5. Speaking of Pursuit... It's a real thing. I know the last time you might've heard it was the game Trivial Pursuit, but actual pursuit is alive and well if we would let it be. We claim that we want a direct, honest, driven, man. We don't want someone who plays games or hard to get. We want a man! And yet when a guy asks us out, shows interest, or does a good job at those things we are quick to say he's "a stage 5 clinger" or just "way too into me." That is so confusing! No wonder guys think they have to be passive and sneaky about it. Allow yourself to be known, cherished, and fought for. If he likes you, let him show it. Don't make a guy feel less than or creepy for showing his emotions. Now, of course there are some exceptions, but on average we say we want one thing but we act like we want another. We say we want honesty, decisiveness, and clear intentions yet when they're presented we tell our roommates that he was coming on way too strong.
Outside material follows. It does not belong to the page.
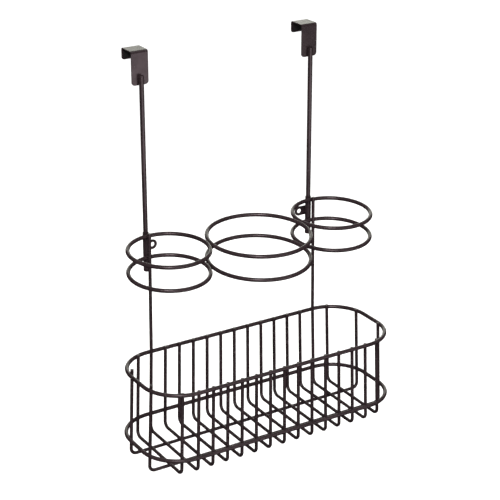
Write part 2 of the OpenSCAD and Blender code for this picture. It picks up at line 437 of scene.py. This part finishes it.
def add_pad(name, node, body, facing):
    """A foam pad in the place of its CAD node; facing is +1 where it looks along +Y, and -1 along -Y."""
    low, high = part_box(node)
    glued = low[1] if facing > 0 else high[1]
    thickness = high[1] - low[1]
    middle_x, middle_z = (low[0] + high[0]) / 2, (low[2] + high[2]) / 2
    outline = pad_outline((high[0] - low[0]) / 2, (high[2] - low[2]) / 2)
    bm = bmesh.new()
    rows = []
    for size, part in PAD_FOOT + PAD_CROWN:
        y = glued + facing * thickness * part
        rows.append([bm.verts.new((middle_x + x * size, y, middle_z + z * size)) for x, z in outline])
    count = len(outline)
    for row, following in zip(rows, rows[1:]):
        for i in range(count):
            j = (i + 1) % count
            bm.faces.new((row[i], row[j], following[j], following[i]))
    crown = bm.verts.new((middle_x, glued + facing * thickness, middle_z))
    for i in range(count):
        bm.faces.new((rows[-1][i], rows[-1][(i + 1) % count], crown))
    bm.faces.new(rows[0][::-1])
    piece = new_piece(name, bm, FOAM, body)
    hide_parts(node)


# Studio

FLOOR_DROP = 0.4  # the rack hangs, so the floor lies this far below it
FLOOR_HALF = 12


def add_floor():
    z = cad_box[0][2] - FLOOR_DROP
    corners = [(x * FLOOR_HALF, y * FLOOR_HALF, z) for x, y in ((-1, -1), (1, -1), (1, 1), (-1, 1))]
    mesh = bpy.data.meshes.new("floor")
    mesh.from_pydata(corners, [], [(0, 1, 2, 3)])
    mesh.materials.append(matt_floor("pale_floor"))
    floor = bpy.data.objects.new("floor", mesh)
    bpy.context.collection.objects.link(floor)
    floor.visible_glossy = False
    floor.visible_diffuse = False
    floor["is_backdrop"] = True


def add_light(name, azimuth, elevation, distance, aim, size, radiance, colour, spread=180):
    """A soft box of a width and height, seen from aim at these angles; it shows only in what it lights."""
    towards = direction(azimuth, elevation) * distance
    data = bpy.data.lights.new(name, "AREA")
    data.shape = "RECTANGLE"
    data.size, data.size_y = size
    data.energy = radiance * math.pi * size[0] * size[1]
    data.color = colour
    data.spread = math.radians(spread)
    light = bpy.data.objects.new(name, data)
    light.location = aim + towards
    light.rotation_euler = towards.to_track_quat("Z", "Y").to_euler()
    light.visible_camera = False
    bpy.context.collection.objects.link(light)


def add_surroundings():
    """A white room, dimmer below the horizon, that lights the scene without showing in the gloss."""
    world = bpy.data.worlds.new("studio")
    world.use_nodes = True
    tree = world.node_tree
    room = tree.nodes["Background"]
    room.inputs["Strength"].default_value = 1.3
    place = tree.nodes.new("ShaderNodeTexCoord")
    split = tree.nodes.new("ShaderNodeSeparateXYZ")
    fade = tree.nodes.new("ShaderNodeMapRange")
    for socket, value in (("From Min", -0.25), ("From Max", 0.0), ("To Min", 0.3), ("To Max", 1.0)):
        fade.inputs[socket].default_value = value
    tree.links.new(place.outputs["Generated"], split.inputs["Vector"])
    tree.links.new(split.outputs["Z"], fade.inputs["Value"])
    tree.links.new(fade.outputs["Result"], room.inputs["Color"])
    bpy.context.scene.world = world
    world.cycles_visibility.glossy = False
    bpy.context.scene.view_settings.view_transform = "Standard"


def add_lights():
    """Four soft boxes: for the tops of the rings, for the ring ends, for the rods, and one above."""
    middle = Vector((0, -0.05, 0))
    upper = Vector((0, -0.05, 0.15))
    add_light("front_softbox", -32, 36, 2.3, upper, (0.9, 0.6), 2.2, (1.0, 0.82, 0.86), 60)
    add_light("back_card", 148, 12, 2.0, middle, (2.2, 0.9), 1.9, (0.98, 1.0, 0.9))
    add_light("low_card", -2, -13, 1.25, middle, (1.9, 0.3), 2.7, (1.0, 0.83, 0.89))
    add_light("top_softbox", 60, 70, 2.2, middle, (1.2, 1.0), 0.8, (1.0, 1.0, 1.0))


def named(*starts):
    return [name for name in sorted(frame["nodes"]) if name.startswith(starts)]


add_camera()
paint_frame()

rims = named("lower_rim", "top_rim")
floor_wires = named("floor_wire")
uprights = named("cross_wire", "hanger_wire")
rings = named("ring")
sockets = named("socket")
add_welds("rim_welds", "rack", rims, uprights + floor_wires)
add_welds("floor_welds", "rack", floor_wires, uprights)
add_welds("ring_welds", "rack", named("ring_left", "ring_right"), named("ring_middle"))
add_welds("hanger_welds", "rack", rings, named("hanger_wire"))
add_welds("socket_welds", "rack", sockets, rings)
add_welds("tab_welds", "rack", named("wall_tab"), sockets, TAB_REACH)
for side in ("left", "right"):
    hook = "hook_" + side
    add_welds("hook_weld_" + side, hook, ["hook_strap_" + side], ["rod_" + side], HOOK_REACH)
    add_pad("front_foam_" + side, "front_pad_" + side, hook, 1)
    add_pad("rear_foam_" + side, "rear_pad_" + side, hook, -1)
add_floor()
add_surroundings()
add_lights()

boxes = {"cad": cad_box, "visual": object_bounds()}
{k: [list(map(float, corner)) for corner in v] for k, v in boxes.items()}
If a guy likes you and gets your number don't make him wait 3 days so he doesn't look over eager. Our hurtful words have fed the flame of men being non-committal. It's a guys job to pursue and it's our job to let him. Appreciate the clarity in a sea that is normally churning with confusion. Sisters, we are worth it. Do you believe that? We are worth him making mistakes, looking like a fool, and chasing after. We are worth the risk and we should create a safe environment where that can happen. Be kind, be gentle, and let yourself be loved.
It's time to own up. It's time for both of us to cross the street and meet in the middle. We can't keep shouting to the other side waiting for the other to fix it. The only way it will change is if we both take a few broken, messy, hard steps and find each other in the inbetween. Let's be honest, let's be open, and let's have soft hearts. I'll bare mine if you bare yours and maybe we can get somewhere along the way.